Il medico tornò da noi alcune ore dopo e ricordo ancora la sua voce quando ci annunciò che...», dovette interrompersi a causa delle lacrime che cominciavano a scorrere copiose sul suo viso, «ci annunciò che aveva un tumore al pancreas allo stato avanzato e che era impossibile curarlo, le metastasi si stavano diffondendo in tutto il corpo. In poche parole lo aveva condannato a morte. Piangemmo insieme tutta la notte, e quella mattina Bernardo venne trasferito all'ospedale di Sim City. Cominciai a fare la spola tra casa nostra e l'ospedale, e ormai Maura passava più tempo con la babysitter che con me. Poi smisi di andare ogni giorno dato che dovevo lavorare e badare a nostra figlia, però andavo a trovarlo due volte alla settimana appena finivo i turni. Il tempo cominciò a scorrere, e più tempo passava più diventava debole e cianotico, inoltre aveva perso tutti i capelli a causa delle chemio che faceva. Due anni dopo quel maledetto malore, due anni chiuso in ospedale, io ero andata a trovarlo come al solito. Stava malissimo. Gli strinsi la mano. Lui mi guardò, mi disse che era arrivato il momento di andarsene e che dovevo avere cura di me e di Maura, che non dovevo arrendermi per nulla al mondo. Io gli strinsi ancora di più la mano e gli chiesi che cosa stava dicendo. Lui continuò a fissarmi senza dire nulla e e chiuse gli occhi. Sentii il bip piatto dell'elettrocardiogramma, mi voltai e iniziai a gridare aiuto. Arrivarono medici e infermiere che fecero di tutto per rianimarlo, ma ormai non c'era nulla da fare. Bernardo era morto. E pochi giorni dopo la sua unica figlia avrebbe compiuto cinque anni».

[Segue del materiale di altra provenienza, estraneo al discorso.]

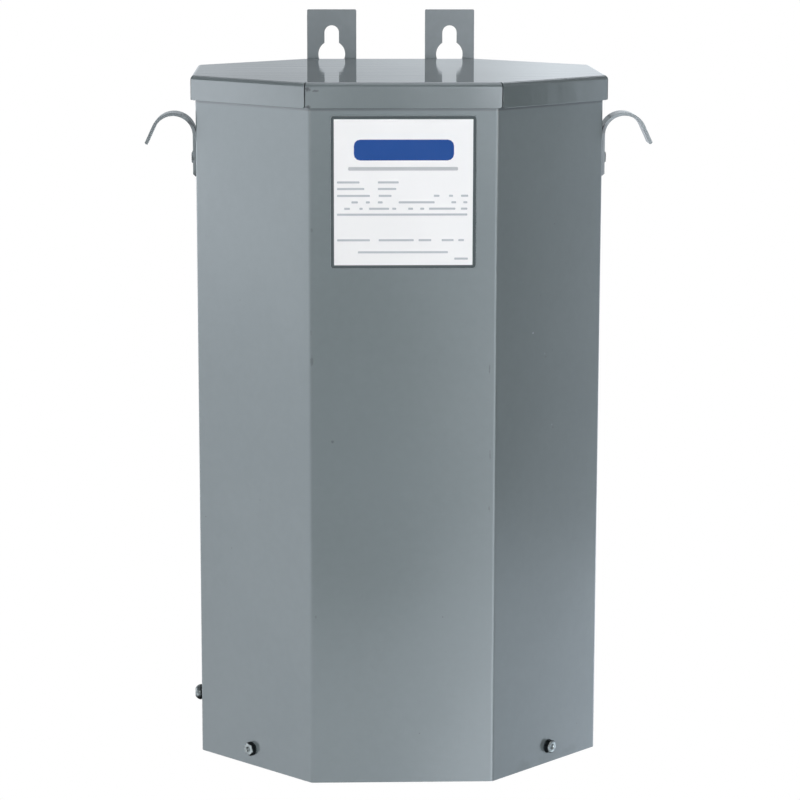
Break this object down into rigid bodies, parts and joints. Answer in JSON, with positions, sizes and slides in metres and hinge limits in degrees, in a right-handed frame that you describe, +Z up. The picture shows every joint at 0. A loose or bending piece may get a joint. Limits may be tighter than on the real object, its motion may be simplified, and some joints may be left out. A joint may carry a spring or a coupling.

Maura sbarrò gli occhi, «vuoi dire che papà è morto poco prima del mio compleanno? E perchè non me l'hai mai detto?», lei la guardò, «scusami, scusami tanto, davvero, ma non volevo che tu soffrissi proprio prima del tuo compleanno. Sono passati già dieci anni da allora...».
Rimanemmo in silenzio, tutti a guardarci senza dire nulla, io avevo abbassato la testa perché sentivo gli occhi inumidirsi e odiavo farmi vedere così.
«Mi dispiace davvero moltissimo Fiona... e Maura», riuscii solamente a sussurrare.
«Oh, non preoccuparti», rispose tra i singhiozzi.
Si calmò e passammo il pomeriggio in allegria cercando di non pensare troppo a quel racconto drammatico, verso sera tornammo a casa felici e contenti. Ormai mi ero ambientata a Colleverde, ma ero determinata a tornare a casa.